At SEIU’s Local 925 in Seattle, which represents child care providers, executive vice president Tricia Schroeder agrees. The Freedom Foundation is far from destroying the union in the short term, but her union has had to respond to its attacks, which costs money.
“It’s disheartening as a union leader that that’s the way you spend union dues. I would much rather run stronger contract campaigns and organize.”
That may well be part of the Freedom Foundation’s strategy. When it forces unions to fight back, it drains their resources. Its funders certainly seem persuaded that the Freedom Foundation is hitting its mark.
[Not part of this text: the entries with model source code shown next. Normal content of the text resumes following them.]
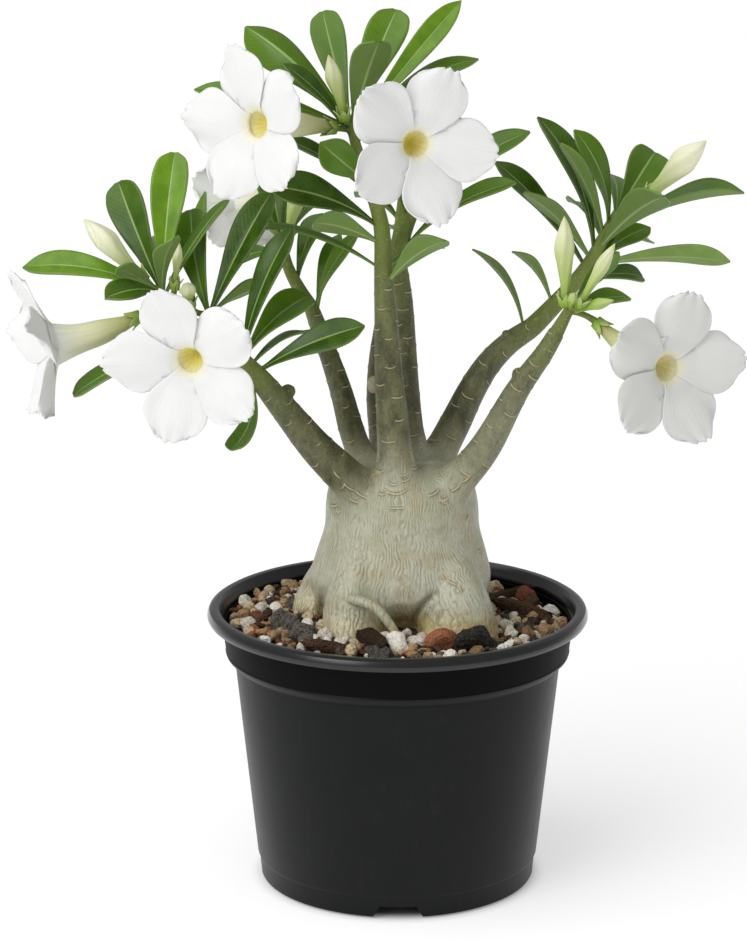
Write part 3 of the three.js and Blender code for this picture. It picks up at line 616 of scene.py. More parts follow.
BUD_CREAMS = [(0, "8fae4e"), (0.2, "c0cd84"), (0.45, "e6e8bf"), (0.8, "efeed6"), (1, "d9dba6")]
BUD_GREENS = [(0, "83a23a"), (0.25, "a3bb58"), (0.5, "bccb7c"), (0.75, "dfe0b6"), (1, "cdd39a")]
FINISHES = {
    "pot": black_plastic(),
    "bark": bark(),
    "leaf_top": leaf_side("leaf_top", False),
    "leaf_under": leaf_side("leaf_under", True),
    "stem": green_stem(),
    "petal": petal(),
    "tube": tube_skin(),
    "throat": throat_lining(),
    "bud": bud_skin("cream_bud", BUD_CREAMS, BUD_GREENS),
    "green_bud": bud_skin("green_bud", BUD_GREENS, [(0, "7fa52f"), (0.4, "98bb48"), (1, "bccf7c")]),
    "bed": stone("dark_grit", "6a5140", "241a14", 1.6, 2.2, 0.85),
    "perlite": stone("white_perlite", "f0ebe0", "aba08e", 0.9, 0.5, 0.75),
    "cream": stone("cream_gravel", "dac7a6", "8a7152", 1.4, 0.7, 0.7),
    "tan": stone("tan_gravel", "b5936d", "5f442d", 1.4, 0.7, 0.7),
    "lava": stone("grey_lava", "6b655e", "1a1715", 1.0, 1.4, 0.85),
    "clay": stone("red_clay", "9c6549", "5a3626", 1.2, 0.6, 0.8),
    "chip": stone("bark_chip", "57402f", "20150f", 1.2, 0.9, 0.85),
}


# Lines and skins.
def unit(v):
    return v / np.linalg.norm(v, axis=-1, keepdims=True)


def direction(heading, lift):
    h, a = math.radians(heading), math.radians(lift)
    return np.array([math.cos(a) * math.sin(h), -math.cos(a) * math.cos(h), math.sin(a)])


def smooth_table(table, x):
    """The value at x of a smooth line through the table's pairs, without overshoot."""
    xs, ys = np.array(table, float).T
    slopes = np.diff(ys) / np.diff(xs)
    knots = np.concatenate([[slopes[0]], (slopes[1:] + slopes[:-1]) / 2, [slopes[-1]]])
    turning = np.concatenate([[False], slopes[1:] * slopes[:-1] <= 0, [False]])
    knots[turning] = 0
    cell = np.clip(np.searchsorted(xs, x, side="right") - 1, 0, len(xs) - 2)
    width = xs[cell + 1] - xs[cell]
    t = np.clip((x - xs[cell]) / width, 0, 1)
    rest = 1 - t
    ends = ys[cell] * (1 + 2 * t) * rest**2 + ys[cell + 1] * (3 - 2 * t) * t**2
    return ends + width * (knots[cell] * t * rest**2 - knots[cell + 1] * t**2 * rest)


class Line:
    """A smooth line in space, followed at an even pace from 0 to 1."""

    def __init__(self, dense):
        self.dense = dense
        steps = np.linalg.norm(np.diff(dense, axis=0), axis=1)
        self.reach = np.concatenate([[0], np.cumsum(steps)])
        self.length = self.reach[-1]

    def at(self, t):
        gone = np.asarray(t, float) * self.length
        return np.stack([np.interp(gone, self.reach, self.dense[:, k]) for k in range(3)], -1)

    def aim(self, t):
        t = np.asarray(t, float)
        return unit(self.at(np.minimum(t + 0.01, 1)) - self.at(np.maximum(t - 0.01, 0)))


def through(points):
    """A centripetal curve through points."""
    p = np.array(points, float)
    p = np.vstack([2 * p[0] - p[1], p, 2 * p[-1] - p[-2]])
    dense = [p[1]]
    for a, b, c, d in zip(p, p[1:], p[2:], p[3:]):
        ab, bc, cd = (math.sqrt(np.linalg.norm(q)) for q in (b - a, c - b, d - c))
        leave = ((b - a) / ab - (c - a) / (ab + bc) + (c - b) / bc) * bc
        arrive = ((c - b) / bc - (d - b) / (bc + cd) + (d - c) / cd) * bc
        for t in np.linspace(0, 1, 25)[1:]:
            ends = b * (1 + 2 * t) * (1 - t) ** 2 + c * (3 - 2 * t) * t**2
            dense.append(ends + leave * t * (1 - t) ** 2 - arrive * t**2 * (1 - t))
    return Line(np.array(dense))


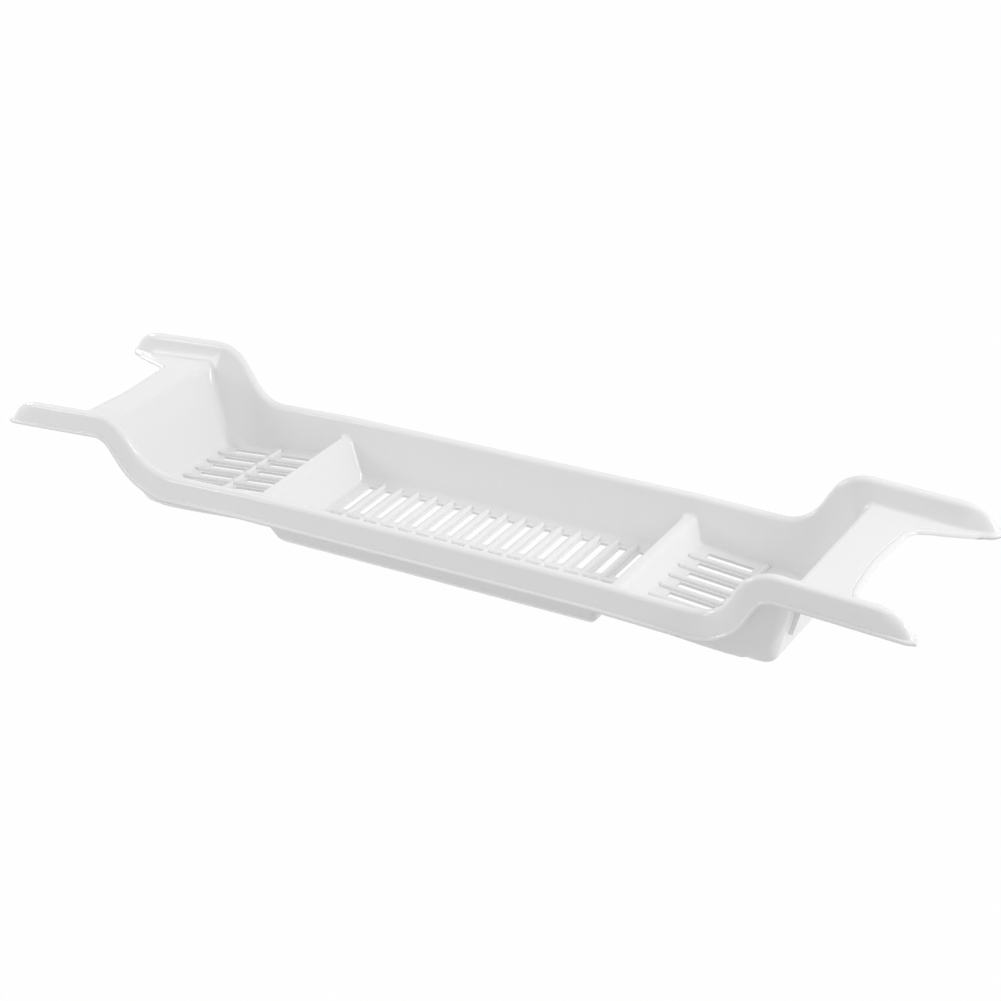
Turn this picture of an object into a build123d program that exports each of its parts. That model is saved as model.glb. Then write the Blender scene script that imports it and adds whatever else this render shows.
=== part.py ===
from build123d import *
import os
from math import cos, radians, sin, tan

os.makedirs("parts", exist_ok=True)

# A bath rack: one plastic moulding that lies across a bath. Lengths are millimetres.
# X runs along the rack, Y across it and Z up. The centre tray's underside is at Z = 0,
# and the rack is symmetric about the planes X = 0 and Y = 0.

# Overall
overall_length = 686.0
wall = 2.1
overrun = 1.0
far_reach = 500.0
seam = 0.1

# Rim: an inverted U that follows a side path
rim_spacing = 124.8
crown_radius = 4.0
crown_height = 39.0
leg_draft = 16.4
shoulder_drop = 10.4
skirt_lip = 1.0

# Side path of the rim's crown: level, a slight fall, an S-bend up, and a drooping arm
rim_end_fall = 2.9
bend_bottom = 214.8
bend_top = 243.6
bend_rise = 40.5
camber_radius = 200.0
bend_bottom_radius = 31.0
bend_top_radius = 20.0
arm_droop = 3.4
toe_length = 18.0
toe_margin = 2.5

# Tray compartments
divider_place = 138.9
divider_top_width = 8.0
divider_drop = 8.7
centre_foot = 122.0
centre_floor_height = 2.1
end_foot_at_divider = 148.0
divider_round = 3.9
divider_foot_radius = 5.0
floor_split = 115.0
row_floor_split = 155.0
end_floor_high = 14.2
end_floor_low = 5.6
end_foot = 242.5
end_wall_top = 261.5
end_floor_middle = 197.0
side_foot_radius = 6.0
corner_radius = 8.0
bend_radius = 4.0
seat_overrun = 1.5
station_count = 18

# Places where the moulding is divided into its named regions
rim_split = 198.0
floor_half_width = 43.0
end_split = 236.5
web_split = 276.0

# Slotted floors
slot_pitch = 14.64
slot_count = 16
slot_width = 6.5
slot_reach = 42.4
land_width = 13.4
row_pitch = 13.29
row_count = 7
row_slot_width = 5.8
row_slot_start = 158.2
row_slot_end = 235.4
slot_corner = 1.0
cross_land_width = 11.7
cross_rib_place = 197.0

# Raised ribs on the floors
rib_width = 4.4
rib_reach = 48.2
cross_rib_reach = 47.5
row_rib_start = 150.6
row_rib_end = 243.0

# Bearing web and arm flanges
web_edge = 295.8
web_hollow = 1.5
notch_half_width = 43.0
flange_tip_half_width = 54.0
notch_radius = 10.0
tip_radius = 9.5
edge_roll = 1.8
plate_start = 256.0
web_curve_radius = 400.0

# Gussets behind the end walls
gusset_thickness = 1.8
gusset_place = 36.0
gusset_foot_height = 22.3
gusset_waist_height = 46.7
gusset_depth = 4.5
gusset_reach = 273.0

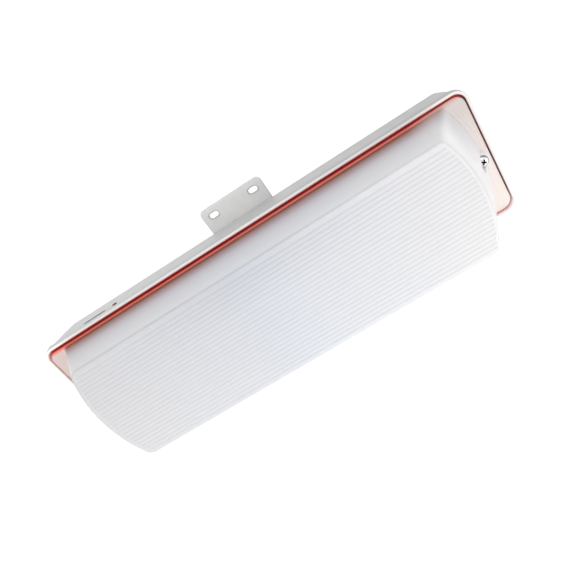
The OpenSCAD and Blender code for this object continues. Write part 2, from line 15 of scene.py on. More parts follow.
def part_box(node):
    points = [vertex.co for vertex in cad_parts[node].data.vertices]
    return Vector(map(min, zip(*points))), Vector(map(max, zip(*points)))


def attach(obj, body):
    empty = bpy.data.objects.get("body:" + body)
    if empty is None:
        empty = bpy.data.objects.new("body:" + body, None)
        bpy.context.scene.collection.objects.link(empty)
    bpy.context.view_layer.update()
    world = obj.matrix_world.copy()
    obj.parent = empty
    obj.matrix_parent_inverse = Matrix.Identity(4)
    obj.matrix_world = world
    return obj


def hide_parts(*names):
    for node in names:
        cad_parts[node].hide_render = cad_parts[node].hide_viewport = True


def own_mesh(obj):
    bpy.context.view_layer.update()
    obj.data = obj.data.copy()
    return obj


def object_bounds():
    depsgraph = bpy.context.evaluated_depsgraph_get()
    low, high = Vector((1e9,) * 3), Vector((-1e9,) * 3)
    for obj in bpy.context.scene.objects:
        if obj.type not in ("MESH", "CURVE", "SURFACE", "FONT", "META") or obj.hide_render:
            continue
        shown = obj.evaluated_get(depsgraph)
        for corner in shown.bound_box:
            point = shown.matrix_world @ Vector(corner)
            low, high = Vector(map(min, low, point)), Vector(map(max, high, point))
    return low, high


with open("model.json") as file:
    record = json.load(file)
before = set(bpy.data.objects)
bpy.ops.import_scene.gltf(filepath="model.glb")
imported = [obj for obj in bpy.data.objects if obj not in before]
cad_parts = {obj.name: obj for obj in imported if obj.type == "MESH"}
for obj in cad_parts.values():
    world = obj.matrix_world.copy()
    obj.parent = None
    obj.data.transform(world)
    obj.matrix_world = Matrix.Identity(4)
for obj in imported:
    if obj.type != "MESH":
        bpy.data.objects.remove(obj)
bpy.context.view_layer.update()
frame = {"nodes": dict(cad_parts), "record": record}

MM = 0.001
SHARP = math.radians(32)
scene = bpy.context.scene

# ---------------------------------------------------------------- sizes, in mm

# The housing: a drafted tray with a raised rim
BACK_Y, FLOOR_Y, BAND_Y, RIM_Y = -2.0, -4.5, -47.0, -52.0
BACK_X, BACK_Z, BACK_R = 174.0, 40.0, 8.0
SIDE_X, SIDE_Z, SIDE_R = 177.0, 49.5, 9.0
RIM_X, RIM_Z, RIM_R = 178.0, 50.5, 10.0
RIM_WALL = 2.4
WALL, SKIN_Z = 2.5, 2.555
LEDGE_X, LEDGE_Z, LEDGE_R, LEDGE_BACK = 160.0, 42.5, 6.0, -44.5
ENTRY_Y, ENTRY_R, ENTRY_BOSS_R, ENTRY_FACE = -19.0, 10.2, 14.0, 176.0
REAR_X, REAR_R = -90.0, 8.0
SCREW_X, HEAD_TOP, RECESS_TURN = 166.0, -63.45, 58
STATUS_POSTS, STATUS_Y, STATUS_TOP = (-139.5, -101.5), -33.0, 35.8
STATUS_R, STATUS_HOLE_R, STATUS_HOLE_H = 2.6, 1.05, 6.0
SIDES = (-1, 1)
TRAY_SCREW_X, TRAY_SCREW_Z, STRAP_SCREW_Z = 150.0, 28.0, 16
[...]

The group reported a million-dollar increase in its total revenue in 2015 — a 50 percent jump from the year before, according to its latest publicly available tax return.
Whether anti-union groups can do as well or better than the Freedom Foundation if Mark Janus wins his case is an open question.
They’d face a very tough sell with teachers, firefighters and police officers, whose unions have achieved middle-class wages, health care and pension plans for their members that are rare outside of the public sector. What’s more, the political muscle that labor has built in California could cause the same right-wing forces that bemoan it to think twice before making a major investment in the state, at least in the immediate aftermath of a pro-Janus decision.
Several of the unions cited or quoted in this series are financial contributors to Capital & Main.